I feel just awful. Because there's this whole Camp thing, and I'm giving Sean a ride tomorrow and I want to see him and he wants to see me (and other people) because he's about to leave to join the military.
Then there's this family thing, being that Gran Fan died and I am so sad about it and I'm sure everyone who actually knew her well is far, far more sad about it, and everyone except me will be together at the funeral on Saturday, and I so want to be there and be with them and be there for them.
Because driving Sean was a prior commitment and important and because I originally thought the funeral would be next weekend when I'll be at Ian's baptism, and definitely couldn't go, I had until tonight pretty successfully driven the whole thing from my mind. I would be driving Sean and going to Camp, and that would be that. Then tonight my dad realized that New York is next weekend, and not this one, and immediately jumped on my case about how I was skipping the funeral to drive somebody I hardly ever see, and I just flipped out. I yelled at him in the car, and I went into the basement and sobbed for about twenty minutes. The thing with the movie today, and then this on top of it--the two together were just more than I can take. So I sent an "I feel completely horrible and don't know what to do" text message to my cousin Lewis, and now I have pretty much gone back to not dealing with it for the moment.

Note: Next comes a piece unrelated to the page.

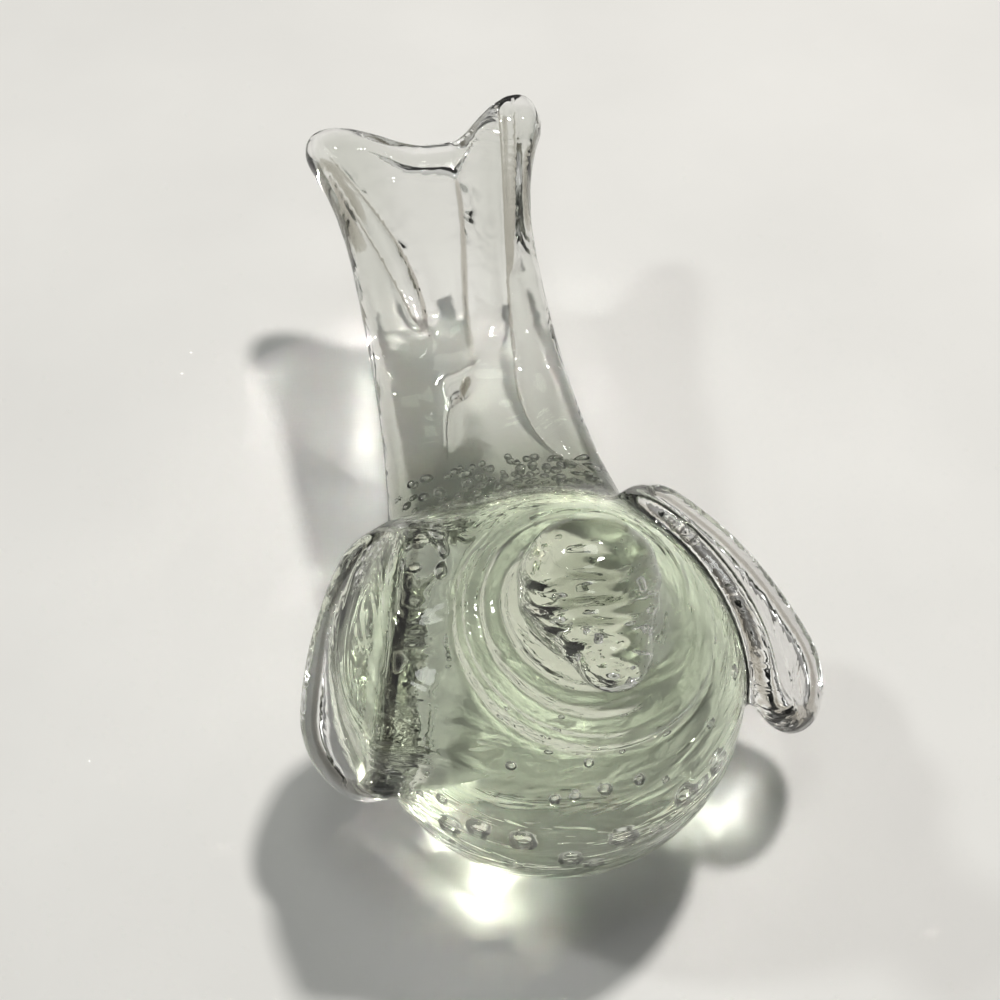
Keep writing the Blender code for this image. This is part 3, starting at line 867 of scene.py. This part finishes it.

These last couple of entries make me sound like a constant ball of misery probably, and that isn't really true. I'm only a ball of misery sometimes. Other times I've actually been enjoying things a fair amount. Warm weather does that, and also I had six or seven hours of good sleep the other night, and it was one hundred percent magical. Now if I could only learn to do that on command, I would be in business.
I love the warm days. I love the look of the bright pollen. I love the rain outside. I don't love being heartbroken, and I don't love being torn in two.